Moneybox

Joe Kernen, Cultural Taste-Maker

The Wall Street Journal today includes a front-page story on the “stealth” marketing of the film Crouching Tiger, Hidden Dragon (reviewed by Slate’s David Edelstein here). Some of what is revealed in the story is a little short of surprising. For instance, to drum up interest before the Sony Pictures release, the company hired, get this, “a New York-based movie publicist.” How stealthy can you get, eh?

Anyway, we also learn that Sony recruited a 13-year-old to play up the film on his Web site. And that Crouching Tiger did well on the film festival circuit. And that the publicist helped screen the film for lots of “taste-makers,” including Jay Chiat, Naomi Wolf, members of the Wu-Tang Clan, and … Joe Kernen.

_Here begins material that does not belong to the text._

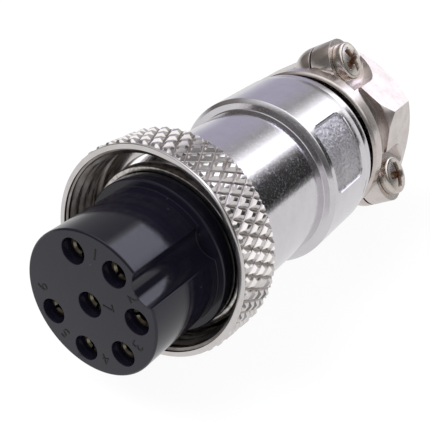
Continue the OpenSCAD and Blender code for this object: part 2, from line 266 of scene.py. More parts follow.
def mark_hollow(piece: Thing, share: Points) -> None:
    """Stores how far down in a hollow each point lies, from 0 to 1, where the finish turns darker and
    duller.
    """
    mark = piece.data.attributes.new("hollow", "FLOAT", "POINT")
    mark.data.foreach_set("value", share.ravel())


def lattice_noise(u: Points, v: Points, cell: float, seed: int) -> Points:
    """Smooth random heights from 0 to 1.

    Random values sit on a square lattice, and between them the height blends along both
    directions by s squared times (3 - 2 s), where s is the share of a cell already crossed.

    Args:
        u: First coordinate, in millimetres.
        v: Second coordinate, in millimetres.
        cell: Size of a lattice cell, in millimetres.
        seed: Start of the random draw.

    Returns:
        Heights for each point.
    """
    size = 256
    values = np.random.default_rng(seed).random((size, size))
    a, b = u / cell, v / cell
    i, j = np.floor(a).astype(int), np.floor(b).astype(int)
    s, t = a - i, b - j
    s, t = s * s * (3 - 2 * s), t * t * (3 - 2 * t)
    i, j = i % (size - 1), j % (size - 1)
    near = values[i, j] * (1 - s) + values[i + 1, j] * s
    far = values[i, j + 1] * (1 - s) + values[i + 1, j + 1] * s
    return near * (1 - t) + far * t


def merged_copy(node: str, finish: Finish, edge: float) -> Thing:
    """Copies a CAD node, welds its loose triangles and rounds its edges.

    Args:
        node: The node's name.
        finish: The copy's material.
        edge: Width of the rounding, in millimetres.

    Returns:
        The copy, which still has to ride and replace.
    """
    mesh = frame["nodes"][node].data.copy()
    mesh.name = node + "_finished"
    work = bmesh.new()
    work.from_mesh(mesh)
    bmesh.ops.remove_doubles(work, verts=work.verts, dist=WELD)
    flat = math.radians(FLAT_ANGLE)
    bmesh.ops.dissolve_limit(work, angle_limit=flat, verts=work.verts, edges=work.edges, delimit=set())
    work.to_mesh(mesh)
    work.free()
    mesh.materials.clear()
    mesh.materials.append(finish)
    smooth(mesh)
    piece = new_thing(mesh.name, mesh)
    rounding = piece.modifiers.new("rounded_edges", "BEVEL")
    rounding.limit_method = "ANGLE"
    rounding.angle_limit = math.radians(30)
    rounding.width = edge * MM
    rounding.segments = 2
    rounding.miter_outer = "MITER_ARC"
    piece.modifiers.new("even_shading", "WEIGHTED_NORMAL").keep_sharp = False
    return piece


# ---------------------------------------------------------------- finishes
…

OK, I’m surprised. The CNBC Squawk Box co-host is an excellent stock commentator. And there’s something charming about the way his on-air partners Mark Haines and David Faber–who also screened the film–hassle “The Kahuna” about his lowbrow eating habits, which seem to revolve around Taco Bell. But does his opinion about a new film matter? Well, why not? People keep saying that the development of a kind of stock market culture in America has created a new class of celebrities, and if that’s so, then surely Kernen is one of them. So why not seek his endorsement? And once you drink that Kool-Aid (now there’s a product that could benefit from a money culture spokesperson–Jim Clark leaps to mind), the possibilities for, say, Maria Bartiromo’s endorsement career seem more or less unlimited.

No word in the Journal on what Haines or Faber thought, but Kernen pronounces the film “cool” and adds that he was not bothered by the subtitles.